I think gender equality is important because the different genders have different strengths to offer in any environment and when we devalue each other we are missing important opportunities to excel in our personal and national development. This works both ways, for women to also value the contribution of men (especially in the workplace) because sadly there is also ‘reverse discrimination’. Progressing past discrimination will not happen until us as individuals and society embrace diversity as the positive thing that it is. So for me, gender equality is one element of a broader discussion we need to keep having to heal the divides we still encounter on a daily basis in our country.
6.) What is your advice to girls following their dreams?
Every dream about your future is authentic. You have those dreams for a reason and as you pursue them, you make opportunities for others to do the same. My advice for young Namibian women is to pursue a legacy, not only a career, and to become the type of leader who serves her society and lifts up other leaders of integrity.

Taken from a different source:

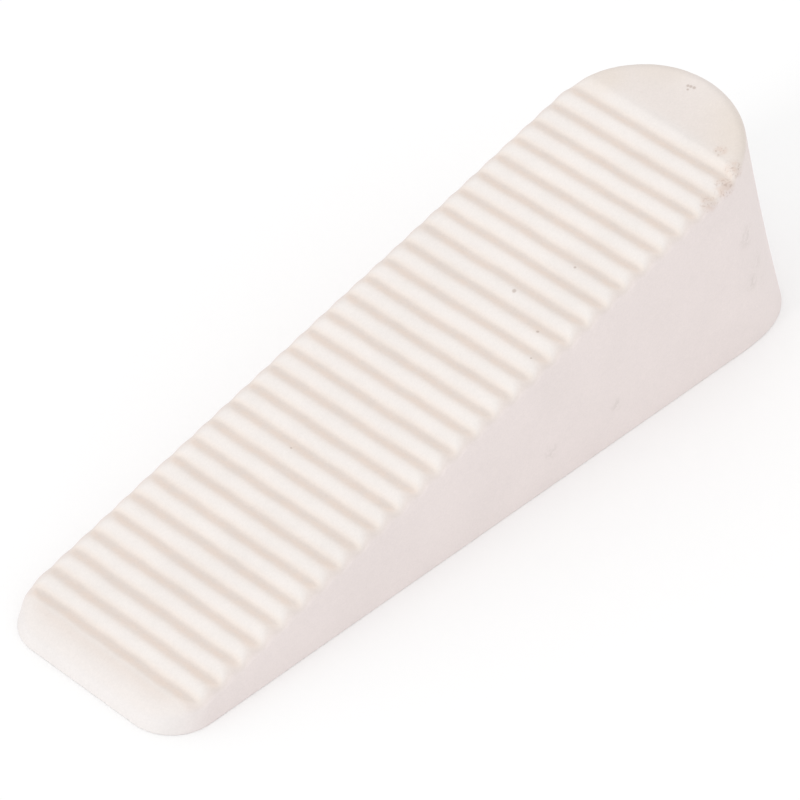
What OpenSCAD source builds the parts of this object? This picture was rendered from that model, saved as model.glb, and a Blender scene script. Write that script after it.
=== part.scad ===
// Door wedge: one solid moulding of white rubber. Lengths are in millimetres, angles in degrees.
//
// Frame: the origin lies on the floor, under the middle of the wedge's length and width.
// +X points from the thin toe to the tall heel and +Z is up. Both sides of the XZ plane are alike.

/* [Body] */
// Length of the base, from toe to heel
wedge_length = 120; // [116:1:140]
// Width of the base at the toe
toe_width = 31.2; // [29:0.2:34]
// Width of the base at the heel
heel_width = 35; // [34:0.5:40]
// Angle between the ramp and the floor
ramp_angle = 14; // [12:0.5:16]
// Height of the ramp's plane over the front edge of the base
toe_height = 2.8; // [2.6:0.1:4]
// Lean of each side wall from upright
side_draft = 5.9; // [0:0.1:8]
// Width of the rounded edges along the ramp's two sides, seen from above
edge_run = 2.1; // [0.8:0.1:3]
// Height of those rounded edges
edge_drop = 1.5; // [0.8:0.1:2]

/* [Toe] */
// Radius of the toe's two corners, seen from above
toe_corner_radius = 6.6; // [4:0.1:8]
// Length of the rounded nose, where the ramp curves down to the front wall
nose_run = 3; // [1:0.1:3.4]
// Height of the rounded nose
nose_drop = 1.5; // [0.8:0.1:2]
// Lean of the toe's front wall from upright
toe_lean = 14; // [0:1:20]

/* [Heel] */
// Length of the heel's rounded end at the base
heel_end_base = 16.4; // [14:0.1:17]
// Length of the heel's rounded end at the ramp
heel_end_top = 13.7; // [12:0.1:15]
// Squareness of the rounded end at the base: 2 is an ellipse, more is boxier
squareness_base = 2.8; // [2:0.05:4]
// Squareness of the rounded end at the ramp
squareness_top = 2; // [2:0.05:4]
// How far the top of the heel's back wall stands in from its foot
heel_setback = 5.6; // [2:0.1:8]
// Flare of the heel's foot: 0 is a straight wall, more spreads the foot
heel_flare = 0.3; // [0:0.05:0.5]
// Radius of the rounded edge round the top of the heel
heel_edge_radius = 1; // [0.6:0.1:2]

/* [Ribs] */
// Number of grooves across the ramp; the ribs stand between them
groove_count = 29; // [10:1:29]
// Distance from one groove to the next, along the ramp
groove_pitch = 3.6; // [3:0.05:3.6]
// Distance from the toe to the first groove, along the ramp
first_groove = 5.8; // [5:0.1:6.4]
// Depth of each groove
groove_depth = 0.65; // [0.3:0.05:0.7]
// Radius of each groove's round bottom
groove_radius = 1.8; // [1:0.1:2]

/* [Hidden] */

rubber_white = [0.95, 0.91, 0.88];
toe_x = -wedge_length / 2;
wall_rings = 4;
edge_rings = 4;
heel_steps = 36;
corner_steps = 8;
groove_facets = 64;
heel_blend = 0.6;

// Places on the ramp and the walls. s is the distance from the toe, along the floor.
function ramp_z(s) = toe_height + s * tan(ramp_angle);
function half_width(s, z) =
    toe_width / 2 + (heel_width - toe_width) / 2 * s / (wedge_length - heel_end_base)
    - z * tan(side_draft);

function mix(from, to, share) = from + (to - from) * share;
function ease(share) = share * share * (3 - 2 * share);
function signed_power(v, p) = sign(v) * pow(abs(v), p);

// A closed outline of the wedge, counter-clockwise from above: the heel, then the toe's left and
// right corners. Its points stand at a share of the height of the ramp less the drop, and the
// inset moves them in from the walls.
function outline(share, drop, inset) =
    let (
        level = function(s) share * (ramp_z(s) - drop),
        back = wedge_length - heel_setback * share * (1 + heel_flare * (1 - share)) - inset,
        heel_end = mix(heel_end_base, heel_end_top, share) - inset,
        square = mix(squareness_base, squareness_top, share),
        heel_s = back - heel_end,
        heel_half = half_width(heel_s, level(heel_s)) - inset,
        front = share * (toe_height - drop) * tan(toe_lean) + inset,
        corner = toe_corner_radius - inset,
        toe_half = half_width(front + corner, level(front + corner)) - inset,
        heel = [for (i = [0 : heel_steps])
            let (a = mix(-90, 90, i / heel_steps))
            [heel_s + heel_end * signed_power(cos(a), 2 / square),
             heel_half * signed_power(sin(a), 2 / square)]],
        left_corner = [for (i = [0 : corner_steps])
            let (a = 90 * i / corner_steps)
            [front + corner * (1 - sin(a)), toe_half - corner * (1 - cos(a))]],
        right_corner = [for (i = [corner_steps : -1 : 0]) [left_corner[i][0], -left_corner[i][1]]]
    )
    [for (p = concat(heel, left_corner, right_corner)) [toe_x + p[0], p[1], level(p[0])]];

// How far each point of an outline belongs to the heel's back: 1 there, and 0 at the sides
heel_shares = [for (i = [0 : heel_steps + 2 * corner_steps + 2])
    i > heel_steps ? 0 : ease(min(1, cos(mix(-90, 90, i / heel_steps)) / heel_blend))];

// How far each point of an outline belongs to the nose: 1 at the toe's front, and 0 at the sides
nose_shares = concat(
    [for (i = [0 : heel_steps]) 0],
    [for (i = [0 : corner_steps]) ease(i / corner_steps)],
    [for (i = [corner_steps : -1 : 0]) ease(i / corner_steps)]
);

// A ring of the walls, at a share of their height. Over 0 degrees, it lies on the rounded edge,
// which ends level with the ramp at 90 degrees. The edge differs at the sides, heel and nose.
function ring(share, angle) =
    let (
        rise = 1 - sin(angle),
        turn = 1 - cos(angle),
        side = outline(share, edge_drop * rise, edge_run * turn),
        heel = outline(share, heel_edge_radius * rise, heel_edge_radius * turn),
        nose = outline(share, nose_drop * rise, nose_run * turn)
    )
    [for (i = [0 : len(side) - 1])
        mix(mix(side[i], heel[i], heel_shares[i]), nose[i], nose_shares[i])];

// Rings from the base up the walls, then over the rounded edge on to the ramp
rings = concat(
    [for (i = [0 : wall_rings]) ring(i / wall_rings, 0)],
    [for (i = [1 : edge_rings]) ring(1, 90 * i / edge_rings)]
);

// The wedge without its grooves: a skin through the rings, closed at the base and the ramp
module blank() {
    n = len(rings[0]);
    top = len(rings) - 1;
    polyhedron(
        points = [for (ring = rings) for (p = ring) p],
        faces = concat(
            [[for (i = [0 : n - 1]) i]],
            [for (k = [0 : top - 1]) for (i = [0 : n - 1])
                let (j = (i + 1) % n) [k * n + i, (k + 1) * n + i, (k + 1) * n + j]],
            [for (k = [0 : top - 1]) for (i = [0 : n - 1])
                let (j = (i + 1) % n) [k * n + i, (k + 1) * n + j, k * n + j]],
            [[for (i = [n - 1 : -1 : 0]) top * n + i]]
        )
    );
}

// Round-bottomed cutters that lie across the ramp
module groove_cutters() {
    translate([toe_x, 0, toe_height])
        rotate([0, -ramp_angle, 0])
            for (i = [0 : groove_count - 1])
                translate([first_groove + i * groove_pitch, 0, groove_radius - groove_depth])
                    rotate([90, 0, 0])
                        cylinder(h = heel_width + 2, r = groove_radius, center = true, $fn = groove_facets);
}

// The whole wedge: a rubber block with cross ribs on its ramp
module wedge_body() {
    color(rubber_white)
        difference() {
            blank();
            groove_cutters();
        }
}

wedge_body();
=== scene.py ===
"""Looks of the white rubber door wedge: one dense moulded skin that stands for the CAD body.

The frame is the CAD model's: metres, the origin on the floor under the middle of the wedge,
+X from the thin toe to the tall heel and +Z up. Both sides of the XZ plane are alike, but for
wear and the small unevenness of a moulding.
"""
import math

import bmesh
import bpy
import numpy as np
from mathutils import Matrix, Vector, noise


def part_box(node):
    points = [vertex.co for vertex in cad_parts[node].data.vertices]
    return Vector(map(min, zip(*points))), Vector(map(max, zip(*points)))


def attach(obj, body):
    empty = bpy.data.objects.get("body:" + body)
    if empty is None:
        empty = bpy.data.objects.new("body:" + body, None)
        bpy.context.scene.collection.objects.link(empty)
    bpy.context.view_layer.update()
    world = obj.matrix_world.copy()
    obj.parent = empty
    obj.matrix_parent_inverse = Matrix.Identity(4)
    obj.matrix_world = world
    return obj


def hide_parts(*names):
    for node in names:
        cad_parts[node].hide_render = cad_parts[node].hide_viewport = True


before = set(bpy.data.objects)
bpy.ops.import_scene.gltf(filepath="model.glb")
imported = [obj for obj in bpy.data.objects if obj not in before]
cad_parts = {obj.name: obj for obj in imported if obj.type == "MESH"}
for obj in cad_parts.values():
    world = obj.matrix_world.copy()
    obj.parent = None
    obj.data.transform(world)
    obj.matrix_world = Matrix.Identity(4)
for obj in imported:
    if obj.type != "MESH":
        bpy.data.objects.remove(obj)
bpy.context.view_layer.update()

MM = 0.001
LOW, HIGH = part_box("wedge_body")

# Body, as the CAD model has it
LENGTH = HIGH.x - LOW.x
HEEL_WIDTH = HIGH.y - LOW.y
TOE_WIDTH = 31.2 * MM
RAMP_ANGLE = math.radians(14)
TOE_HEIGHT = 2.8 * MM
SIDE_DRAFT = math.radians(5.9)
TOE_CORNER = 6.6 * MM
TOE_LEAN = math.radians(14)
HEEL_END_BASE = 16.4 * MM
HEEL_END_TOP = 13.7 * MM
SQUARENESS_BASE = 2.8
SQUARENESS_TOP = 2.0
HEEL_SETBACK = 5.6 * MM
HEEL_FLARE = 0.3
RAMP_NORMAL = np.array([-math.sin(RAMP_ANGLE), 0, math.cos(RAMP_ANGLE)])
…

It is not enough to have nice degrees and a comfortable job unless we also ensure that we fulfill our responsibility to live a purposeful life and share our knowledge and skills with others. It takes character and discipline to do this and therefore our real challenge is to become excellent and dynamic in everything we do so that we can keep offering something of value to others to learn from.
7.) What is your motto in life?
With all you are getting, get understanding. For understanding releases you to embrace truth. And that truth will equip you to be released into a joyful, victorious living.